Brian Marsden, president, EMEA, TradeStone
Apparel firms should be looking into technology that supports the entire design to delivery cycle. In keeping with the rise of the omni-channel, apparel retailers and brand manufacturers should consider the multiple factors that occur during the design process to assure reliable lead times and cost management, including:

  • Assuring varying size ranges are established upfront;
  • Assuring packaging needs are understood and communicated to vendors;
  • Assuring country specific testing requirements are known and communicated to vendors;
  • Factoring local duties and standards into lead time and costing;
  • Dynamically source as required based on demand by channel.

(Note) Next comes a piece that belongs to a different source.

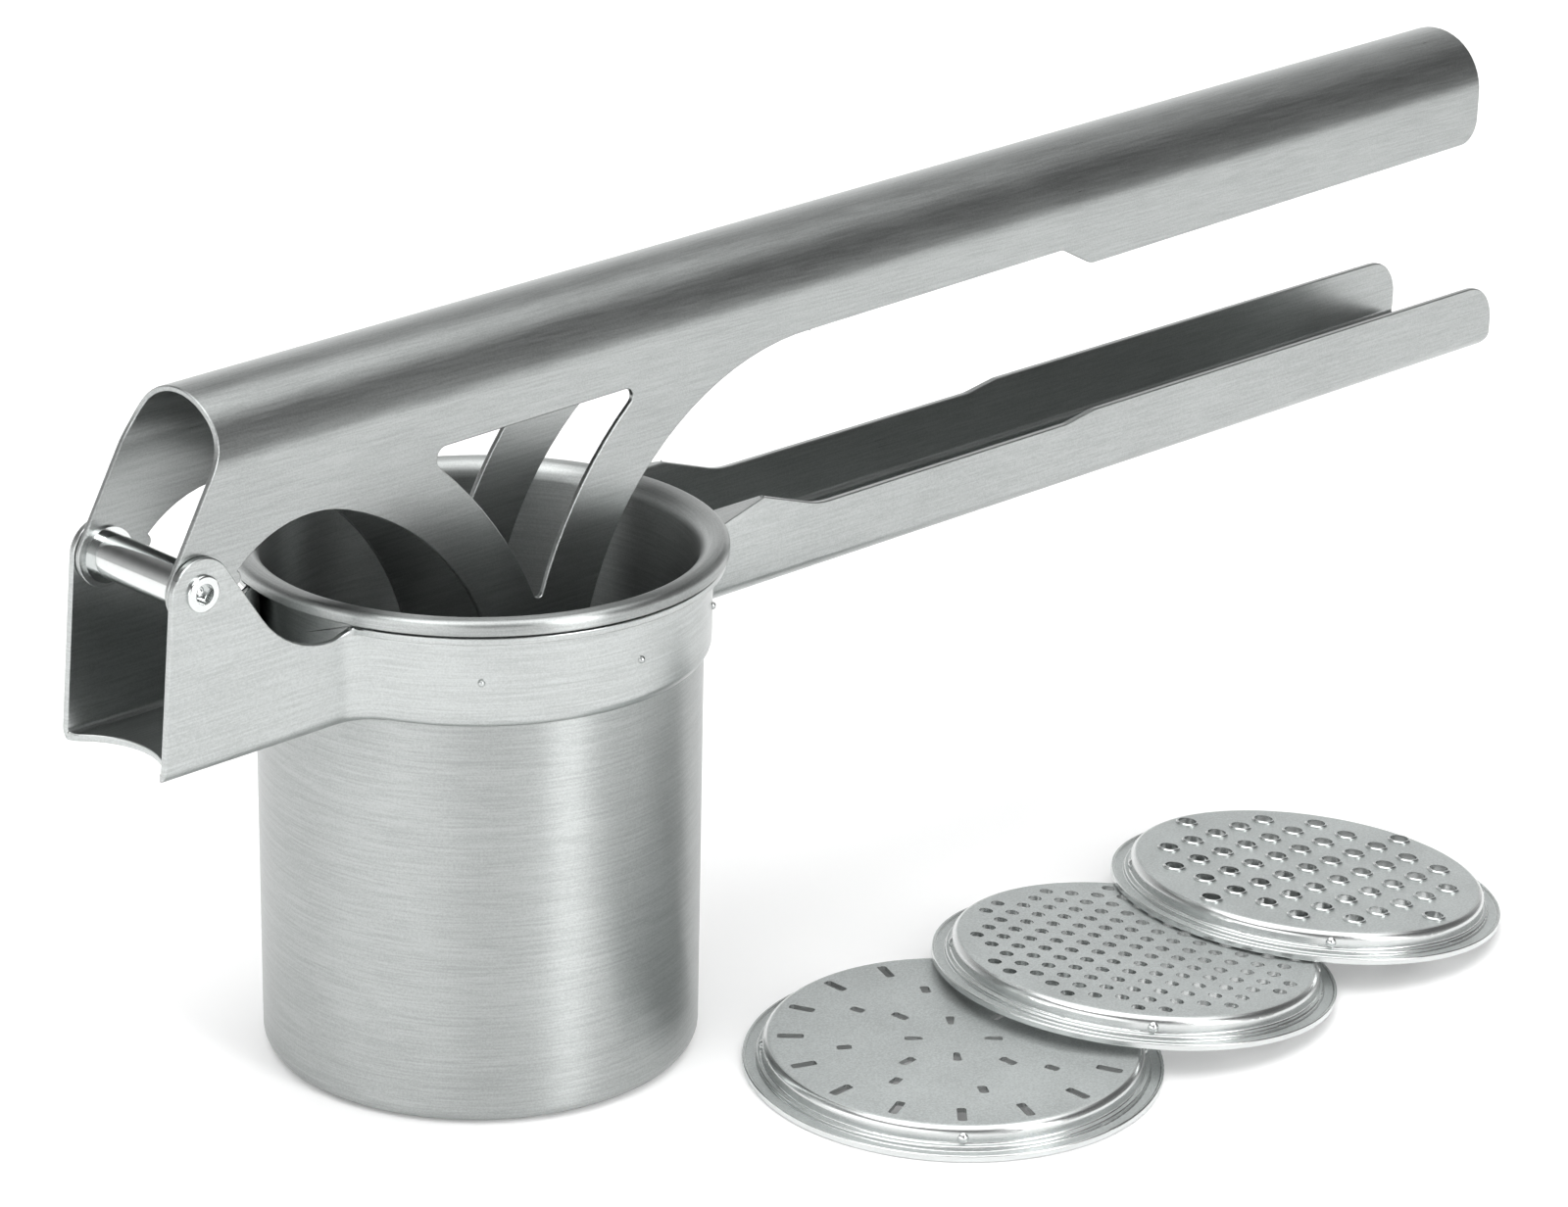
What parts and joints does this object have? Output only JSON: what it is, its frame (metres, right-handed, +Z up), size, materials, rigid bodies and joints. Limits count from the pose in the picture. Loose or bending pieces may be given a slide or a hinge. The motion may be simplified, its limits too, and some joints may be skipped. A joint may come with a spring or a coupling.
{
  "type": "potato ricer",
  "caption": "Stainless potato ricer: a round press cup in a sheet frame with a channel handle, a hinged lever with a plunger inside the cup, and loose sieve discs beside it.",
  "frame": {"origin": "on the cup's axis, in the plane of the cup's foot, at the centre of the disc opening", "axes": "+X along the handles, away from the hinge; +Z up along the cup's axis; -Y is the side with the loose discs"},
  "size_m": [0.4248, 0.1793, 0.1682],
  "materials": {
    "cup_steel": "brushed around the cup",
    "frame_steel": "satin brushed stainless sheet",
    "lever_steel": "satin stainless, brushed lengthwise",
    "polished_pin": "polished",
    "plunger_steel": "brushed stainless sheet",
    "disc_steel": "fine matt top with bright pressed edges"
  },
  "bodies": {
    "frame": {"press_cup": "cup_steel", "yoke_frame": "frame_steel", "lever_rivet": "polished_pin"},
    "lever": {"lever": "lever_steel", "lever_sleeve": "polished_pin", "lever_washer_near": "polished_pin", "lever_washer_far": "polished_pin", "plunger_rivet": "polished_pin"},
    "plunger": {"plunger_bracket": "plunger_steel", "plunger_plate": "plunger_steel", "plate_rivets": "polished_pin", "plunger_sleeve": "polished_pin", "plunger_washer_near": "polished_pin", "plunger_washer_far": "polished_pin"},
    "slotted_disc": {"slotted_disc": "disc_steel"},
    "fine_disc": {"fine_disc": "disc_steel"},
    "coarse_disc": {"coarse_disc": "disc_steel"}
  },
  "joints": [
    {"name": "lever_hinge", "type": "hinge", "parent": "frame", "child": "lever", "pos_m": [-0.0836, 0, 0.1235], "axis": [0, -1, 0], "range_deg": [0, 100]},
    {"name": "plunger_hinge", "type": "hinge", "parent": "lever", "child": "plunger", "pos_m": [0.0035, 0, 0.077], "axis": [0, -1, 0], "range_deg": [-100, 0]},
    {"name": "slotted_disc_slide", "type": "slide", "parent": "frame", "child": "slotted_disc", "axis": [0, -1, 0], "range_m": [0, 0.1]},
    {"name": "fine_disc_slide", "type": "slide", "parent": "frame", "child": "fine_disc", "axis": [0, -1, 0], "range_m": [0, 0.1]},
    {"name": "coarse_disc_slide", "type": "slide", "parent": "frame", "child": "coarse_disc", "axis": [0, -1, 0], "range_m": [0, 0.1]}
  ],
  "couplings": [
    {"joint": "plunger_hinge", "follows": "lever_hinge", "ratio": -1}
  ]
}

Ram Sareen, head coach and founder, Tukatech
Get technology, replace people with machines wherever we can and we can all survive, even thrive. Italy and Sri Lanka are the greatest examples. We just don't have the luxury of adding more people to grow so, with technology, we were able to get way more from very few people. We just don't have enough skilled people in the world.

We need to collaborate and eliminate re-work, find ways to communicate better. It is so hard to communicate fashion on a piece of paper; the sketch and instructions leave too much guess work. In this multi-language, multi-time zoned global industry, technology is the only saviour. Tech-packs, spec packs started out as an alternative communication tool when we outsourced product development but didn't work. The actual design process starts when the first sample arrives, as that becomes a reference garment for all the changes the designers actually wanted but failed to communicate to their own technical designers. According to [TC]2, it takes 5.2 samples and 63% of total cycle time to get a final product approved.

By engineering, almost all our customers in Asia and Central America get over 95% of their first submitted samples approved - which gives them opportunity to get more business as they take away the pain from their buyers. The TUKA3D allowed more than 400 brands to communicate fashion digitally while it helped vendors to develop assets to help them develop many iterations in the shortest time.